More resonant than the chant on the streets of Chicago is the Bob Dylan song, “When the Ship Comes In,” recorded in ’63. To a sweet but eloquent melody, Dylan sings of a world watching and hoping that the honorable prevail. The listener takes in what’s being seen.
A song will lift
As the mainsail shifts
And the boat drifts on to the shoreline.
And the sun will respect
Every face on the deck,
The hour that the ship comes in.
Then the sands will roll
Out a carpet of gold
For your weary toes to be a-touchin’.
And the ship’s wise men
Will remind you once again
That the whole world is watchin’.
Wise men such as Douglass, Gandhi, King, Havel and others have reminded us of what the world sees and how new visions can be shaped. Being truthful, unlike tyrants, corrupt politicos and, yes, bloated rock groups, can help us realize – even in small ways – that vision.

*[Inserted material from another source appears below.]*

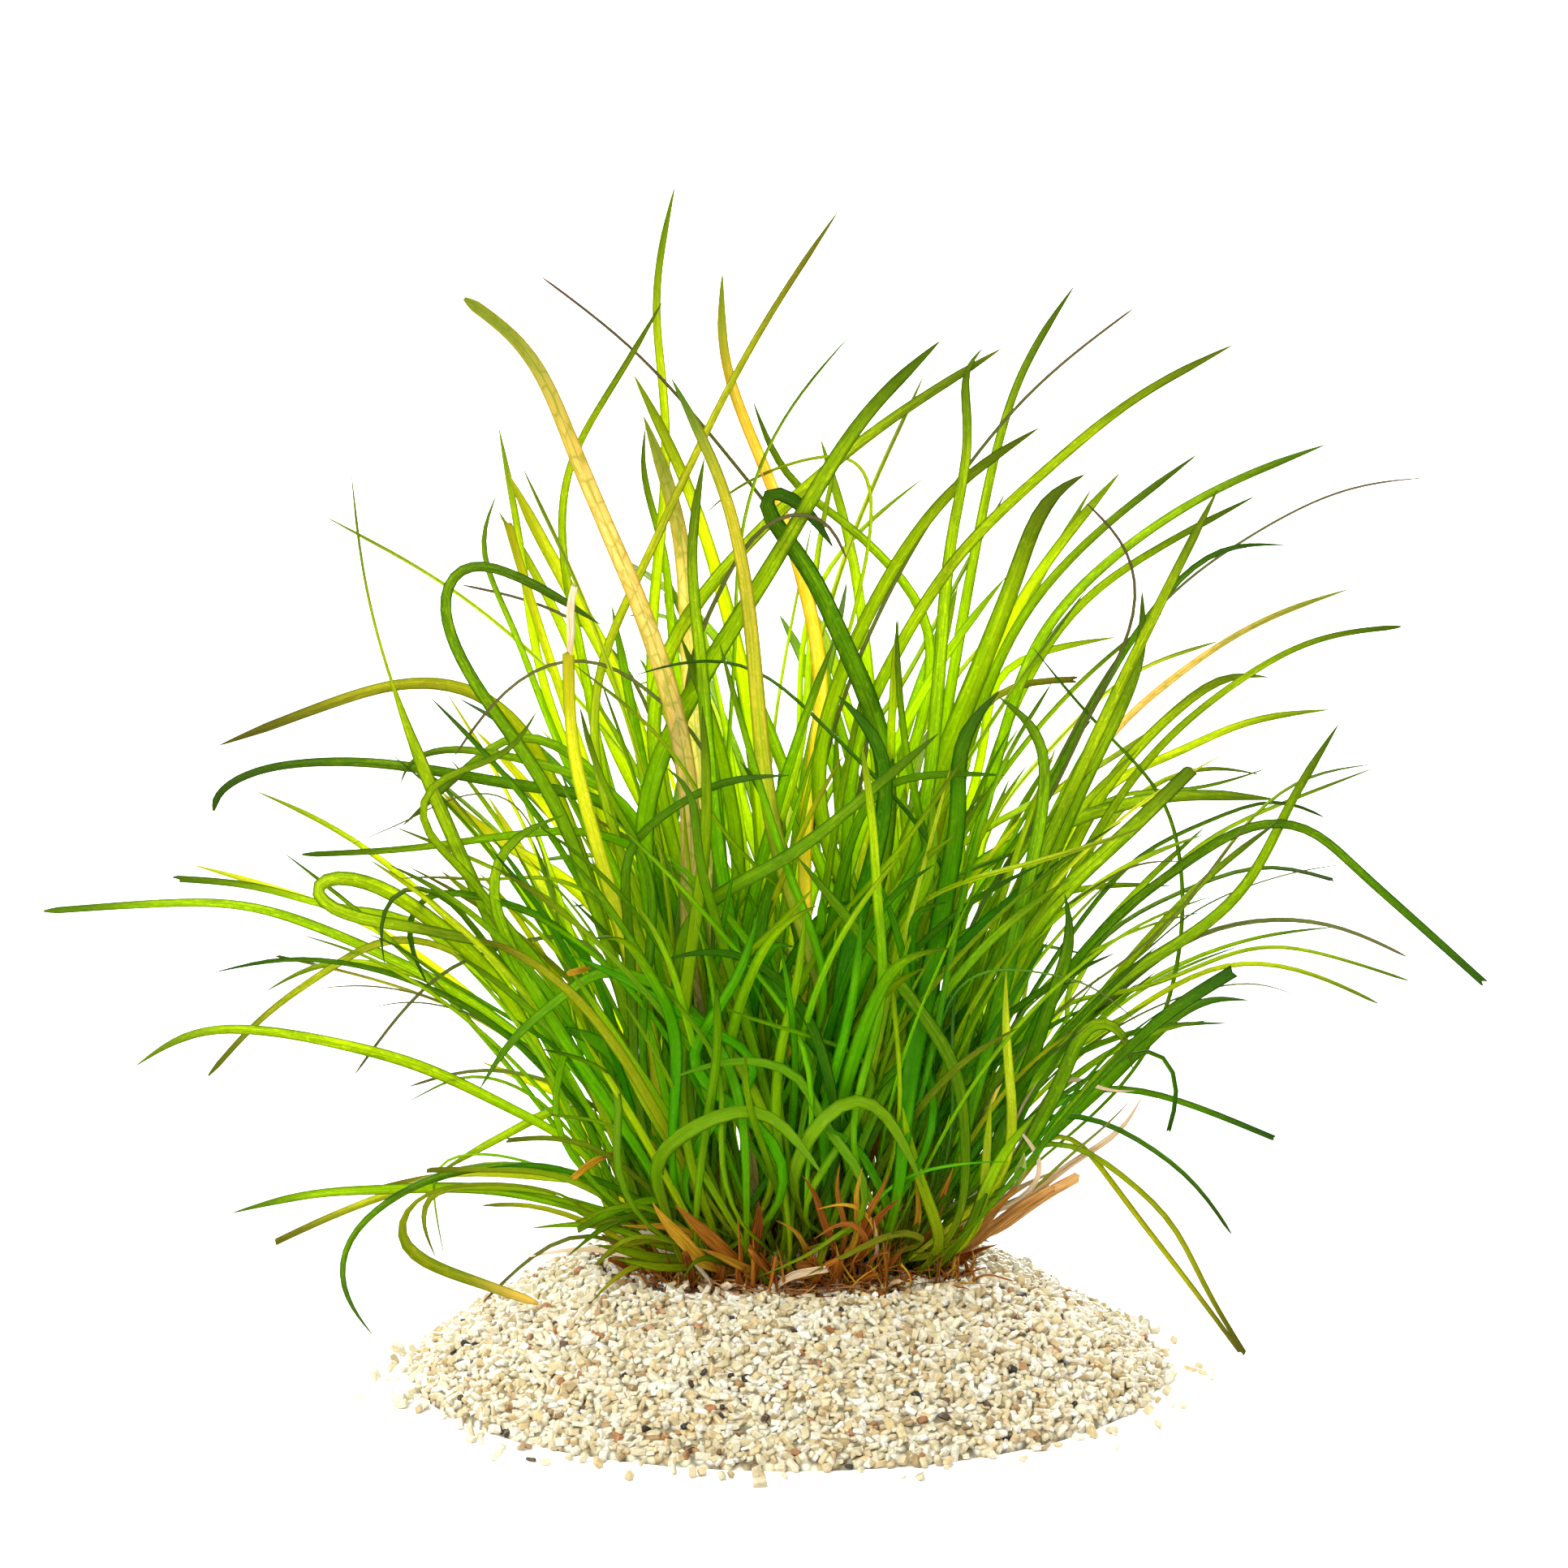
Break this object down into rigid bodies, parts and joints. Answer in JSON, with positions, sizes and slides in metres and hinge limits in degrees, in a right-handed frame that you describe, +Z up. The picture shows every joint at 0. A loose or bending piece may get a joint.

Author’s Note: Recommended reading on the subjects covered in this story are many, the best being Jesse, a fine biography by the late Marshall Frady. Also worthy of any reader’s time are John Hinchey’s Like A Complete Unknown, Louis Cantor’s Wheelin’ on Beale, and Requiem for A King by Rebecca Burns. Thanks also goes to friends Peter Stone Brown, John Hinchey, Darryl Rhoades and Tom Poland for their advice and encouragement. And in keeping with full disclosure, I worked as a volunteer with the Gary Hart campaign in 1984, when he ran for the Democratic Presidential nomination against Jesse Jackson, among others.